Besides parenthood, Sean is also dealing with a new curmudgeonly boss – Renoo 911's Thomas Lennon – with the help of his co-workers, Megan Hilty of Smash and Ben and Kate's Echo Kellum, a very funny guy who I'm glad to see has found a new job since B&K was tragically cut short.
It's always hard for me to believe we still live in a world with laugh tracks but for the most part SSTW keeps its head above water – except for one recurring gag where Sean strikes a cowboy pose that landed flat every time.
Class: Keep an Eye On
The Millers (CBS)
There is a lot of exceptional talent filling the cast rolls of CBS's The Millers. You have Arrested Development's Will Arnett as Jack, a recently-divorced tv journalist. His sister and brother-in-law are played by the uber-adorable Jayma Mays of Glee and New Girl's Nelson Franklin. And his parents, who are inspired to split up after learning of Jack's collapsed marriage, are played by Beau Bridges and Justified's Margo Martindale.

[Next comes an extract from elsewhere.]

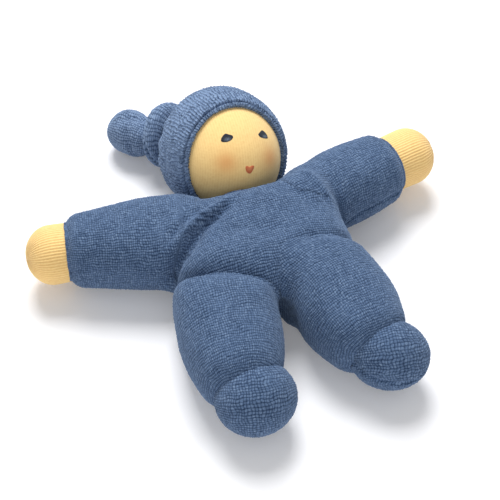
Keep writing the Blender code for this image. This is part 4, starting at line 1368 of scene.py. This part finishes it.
@dataclass
class Cap:
    """The cap: a crown, a stitched brim, and the tied knot with its tip."""

    wardrobe: Wardrobe
    face: tuple[float, float] = (28.5, 2.3)
    opening: float = math.radians(67.5)
    squeeze: float = math.radians(4.0)
    knit_radius: float = 38.8
    loop_height: float = 1.5
    strand: float = 0.6
    gathers: int = 13
    gather_height: float = 0.8
    knot_pull: float = 1.2
    side_swell: float = 2.0
    side_way: Point = (-0.97, 0.05, -0.24)
    edge_tuck: float = 2.6
    dimples: int = 6
    dimple_depth: float = 1.0
    lip_depth: float = 2.2
    tuft_height: float = 0.9
    stitch_depth: float = 2.3
    hem_depth: float = 1.5
    swell_height: float = 0.7
    knot_middle: Point = (0.3, 0.8, 0.7)
    knot_girth: tuple[float, ...] = (20.0, 22.0, 21.0, 14.5)
    tip_limb: Limb = Limb((-27.4, 128.2, 17.6), (-54.4, 153.4, 14.8), (9.4, 13.2, 14.6, 13.6, 12.0),
                          (9.0, 13.2, 14.4, 14.4, 13.0), 8.0, 13.0, 2.0, 2.2)

    def build(self) -> None:
        """Builds the four pieces."""
        self.crown()
        self.brim()
        self.knot()
        self.tip()

    def lay(self, name: str, node: str, bends: Array, lift: Callable[..., Array], count: int, seed: int) -> None:
        """Lays cloth over the cap between two openings from the face's direction.

        Args:
            name: The piece's name.
            node: The CAD node that it stands for.
            bends: Angles from the face's direction.
            lift: How far the cloth lies off the cap's surface, from bends, turns and directions.
            count: Points round the face.
            seed: Seed of the loops.
        """
        face = face_way(*self.face)
        up = unit(np.cross(face, HEAD_SIDE))
        turns = np.linspace(0, math.tau, count, endpoint=False)
        bend, turn = np.meshgrid(bends, turns, indexing="ij")
        angle = bend - self.squeeze * np.cos(turn) ** 2 * smooth_step(-bend, -2.4, -1.2)
        ways = (np.cos(angle)[..., None] * face + np.sin(angle)[..., None]
                * (np.cos(turn)[..., None] * HEAD_SIDE + np.sin(turn)[..., None] * up))
        points = cast(cap_field, np.asarray(CHEEKS.centre), ways, SHORT_REACH, FINE_HALVINGS)
        points = points + ways * lift(bend, turn, ways)[..., None]
        cloth = Cloth(points, turn * CAP_WALES * ROW_PITCH / math.tau, bend * self.knit_radius, True)
        terry(cloth, seed, self.loop_height, strand=self.strand)
        piece = build_mesh(name, cloth, CHEEKS.centre)
        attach(piece, "head")
        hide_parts(node)
        self.wardrobe.dress(piece, Slot.CAP)

    def crown(self) -> None:
        """Builds the crown, gathered towards the knot."""
        level = unit(np.cross(KNOT_WAY, face_way(*self.face)))
        other = np.cross(KNOT_WAY, level)
        start = self.opening + 0.10

        def lift(bend: Array, turn: Array, ways: Array) -> Array:
            """How far the crown's cloth lies off the cap: swells, gathers, the tuck and the dimples."""
            round_knot = np.arctan2(ways @ other, ways @ level)
            from_knot, from_side = (np.arccos(np.clip(ways @ np.asarray(way), -1, 1))
                                    for way in (KNOT_WAY, self.side_way))
            pull = self.knot_pull * bell(from_knot, 0.0, 0.55) + self.side_swell * bell(from_side, 0.0, 0.4)
            fold = np.sin(round_knot * self.gathers + 0.9 * np.sin(round_knot * 3)) * bell(from_knot, 0.42, 0.3)
            dimple = bell(bend, 1.55, 0.09) * (0.5 + 0.5 * np.sin(turn * self.dimples + 1.0))
            return (pull + self.gather_height * fold - self.edge_tuck * bell(bend, start, 0.05)
                    - self.dimple_depth * dimple)

        self.lay("cap_crown_cloth", "cap_crown", np.linspace(start, math.pi - 0.002, 170), lift, 520, 41)

    def brim(self) -> None:
        """Builds the brim, a folded edge with a stitched double lip."""
        inner, outer = self.opening - 0.19, self.opening + 0.24
        fold_rows, front_rows = 7, 60
        bends = np.concatenate((np.full(fold_rows, inner + 0.02),
                                inner + (outer - inner) * np.linspace(0, 1, front_rows)))
        rise = np.concatenate((np.linspace(-3.6, -1.3, fold_rows), np.zeros(front_rows)))

        def lift(bend: Array, turn: Array, ways: Array) -> Array:
            """How far the brim's cloth lies off the cap: its fold, lip, stitches, hem and swell."""
            share = (bend - inner) / (outer - inner)
            tuft = self.tuft_height * np.abs(np.sin(turn * CAP_WALES / 2)) * bell(share, 0.0, 0.14)
            swell = self.swell_height * np.sin(math.pi * np.clip((share - 0.2) / 0.8, 0, 1)) - 0.2
            return (swell + tuft - self.lip_depth * bell(share, 0.0, 0.10)
                    - self.stitch_depth * bell(share, 0.19, 0.038)
                    - self.hem_depth * smooth_step(share, 0.86, 1.0) + rise[:, None])

        self.lay("cap_brim_cloth", "cap_brim", bends, lift, 760, 51)

    def bundle(self, name: str, node: str, limb: Limb, rings: Sequence[Point], seed: int,
               long_fold: float = 0.0) -> bpy.types.Object:
        """Builds a stuffed bundle with creases that run round it.

        Args:
            name: The piece's name.
            node: The CAD node that it stands for.
            limb: The bundle's shape.
            rings: Creases, each with its place along the limb, how far it swings and how deep it is.
            seed: Seed of the loops and lumps.
            long_fold: How deep the crease along it is.

        Returns:
            The piece.
        """
        along, side, up, length = limb.axes()

        def shape(points: Array) -> Array:
            """The bundle with its lumps and creases."""
            offset = points - np.asarray(limb.start)
            place = offset @ along / length
            turn = np.arctan2(offset @ up, offset @ side)
            total = limb.field(points) + 0.7 * waves(points, seed, 14.0)
            total = total + long_fold * bell(turn + 1.3 * place, 2.2, 0.24) * np.exp(-((place - 0.42) / 0.36) ** 4)
            for index, (middle, swing, deep) in enumerate(rings):
                line = middle + swing * np.sin(turn + index * 1.3 + 0.4)
                total = total + deep * bell(place, line, 0.085) * (0.7 + 0.3 * np.cos(turn * 2 + index))
            return total

        wrap = Wrap(limb, length * 0.45, length * 0.45, root_share=0.4, end_share=0.4)
        cloth = swapped(wrap.grid(shape, GRID_STEP, SHORT_REACH))
        terry(cloth, seed, 0.6, strand=0.12)
        piece = build_mesh(name, cloth, np.asarray(limb.start) + along * length / 2)
        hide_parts(node)
        self.wardrobe.dress(piece, Slot.CAP)
        return piece

    def knot(self) -> None:
        """Builds the tied knot."""
        middle = KNOT_CENTRE + np.array(self.knot_middle)
        limb = Limb(tuple(middle - KNOT_WAY * 10.5), tuple(middle + KNOT_WAY * 9.5), self.knot_girth,
                    self.knot_girth, 9.0, 8.0, 2.0, 2.2)
        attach(self.bundle("cap_knot_cloth", "cap_knot", limb, ((0.34, 0.36, 2.6), (0.70, 0.22, 1.6)), 61), "knot")

    def tip(self) -> None:
        """Builds the tip past the knot."""
        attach(self.bundle("cap_tip_cloth", "cap_tip", self.tip_limb, ((0.30, 0.16, 1.6),), 71, 1.5), "tip")


# The scene around the doll


def make_floor() -> None:
    """Makes the white floor; it takes the doll's shadow and shows white elsewhere."""
    mesh = bpy.data.meshes.new("floor")
    corners = [(x * FLOOR_HALF, y * FLOOR_HALF, 0) for x, y in ((-1, -1), (1, -1), (1, 1), (-1, 1))]
    mesh.from_pydata(corners, [], [(0, 1, 2, 3)])
    kit = Sockets("floor_white", 1.0, 0.0)
    seen = Value(kit, kit.node("ShaderNodeLightPath", {}, {}).outputs["Is Camera Ray"])
    for key, value in (("Base Color", FLOOR_COLOUR), ("Specular IOR Level", 0.0), ("Emission Color", WHITE),
                       ("Emission Strength", seen * FLOOR_GLOW)):
        kit.put(kit.shader.inputs[key], value)
    mesh.materials.append(kit.material)
    put_in_scene("floor", mesh)


def make_lights() -> None:
    """Makes the soft key light, the fill light and the white surroundings."""
    world = bpy.data.worlds.new("white_room")
    world.use_nodes = True
    world.node_tree.nodes["Background"].inputs["Color"].default_value = WHITE
    world.node_tree.nodes["Background"].inputs["Strength"].default_value = ROOM_STRENGTH
    bpy.context.scene.world = world
    for name, place, size, power in LIGHTS:
        lamp = bpy.data.lights.new(name, "AREA")
        lamp.size, lamp.energy = size, power
        holder = put_in_scene(name, lamp)
        holder.location = place
        holder.rotation_mode = "QUATERNION"
        holder.rotation_quaternion = (Vector(LIGHT_TARGET) - Vector(place)).to_track_quat("-Z", "Y")


def make_camera() -> None:
    """Makes the camera that saw the photograph."""
    data = bpy.data.cameras.new("camera")
    data.sensor_width, data.lens = CAMERA_SENSOR, CAMERA_LENS
    data.clip_start, data.clip_end = CAMERA_CLIP
    holder = put_in_scene("camera", data)
    back = Vector((math.sin(CAMERA_TURN) * math.cos(CAMERA_RISE), -math.cos(CAMERA_TURN) * math.cos(CAMERA_RISE),
                   math.sin(CAMERA_RISE)))
    right = Vector((math.cos(CAMERA_TURN), math.sin(CAMERA_TURN), 0))
    holder.matrix_world = Matrix((right, back.cross(right), back)).transposed().to_4x4()
    holder.location = Vector(CAMERA_TARGET) + back * CAMERA_DISTANCE
    bpy.context.scene.camera = holder


def main() -> None:
    """Builds the doll, its floor, its light and the camera."""
    logging.basicConfig(level=logging.INFO, format="%(message)s")
    scene = bpy.context.scene
    scene.view_settings.view_transform = "Standard"
    wardrobe = Wardrobe({
        Slot.SUIT: TerryFinish("suit_terry_cloth").make(),
        # The cap's terry is lighter than the suit's: its crest and highlight colours paint the light that falls on
        # the cap's top.
        Slot.CAP: TerryFinish("cap_terry_cloth", (0.007, 0.024, 0.066, 1), (0.176, 0.256, 0.408, 1),
                              (0.330, 0.435, 0.610, 1), 0.32).make(),
        Slot.SKIN: JerseyFinish("skin_jersey_cloth").make(),
        Slot.THREAD: StitchFinish("thread_cotton", (0.55, 0.46, 0.33, 1), (0.82, 0.75, 0.62, 1)).make(),
        Slot.EYE: StitchFinish("eye_stitch", (0.004, 0.006, 0.012, 1), (0.20, 0.25, 0.32, 1)).make(),
        Slot.MOUTH: StitchFinish("mouth_stitch", (0.56, 0.14, 0.055, 1), (0.76, 0.29, 0.13, 1)).make(),
    })
    Torso(wardrobe).build()
    Sleeve(wardrobe, "left", LEFT_ARM, (50.0, 55.0, 30.0, 45.0), (0.034, 0.040, 0.0267),
           (0.057, 0.040, 0.0267), 11, LEFT_HAND).build()
    Sleeve(wardrobe, "right", RIGHT_ARM, (30.0, 55.0, 50.0, 45.0), (-0.034, 0.040, 0.0267),
           (-0.057, 0.040, 0.0267), 12, RIGHT_HAND).build()
    Leg(wardrobe, "left", LEFT_LEG, (45.0, 48.0, 32.0, 40.0), (0.034, -0.010, 0.0265),
        (0.034, -0.040, 0.0265), 13, LEFT_FOOT, SOLE_SEAM).build()
    Leg(wardrobe, "right", RIGHT_LEG, (32.0, 48.0, 50.0, 40.0), (-0.034, -0.010, 0.0265),
        (-0.034, -0.042, 0.0265), 14, RIGHT_FOOT).build()
    Head(wardrobe).build()
    Cap(wardrobe).build()
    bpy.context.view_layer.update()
    make_floor()
    make_lights()
    make_camera()


if __name__ == "__main__":
    main()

Unfortunately, the combined show does not live up to the sum of its parts. It's basically the less-offensive version of Fox's Dads, relying on the imbecility of two adult characters and the frustration of their hip children as the one and only comedic well to draw from. There's also five minutes of flatulence humor, because who doesn't love that?
Every single person on this show deserves better.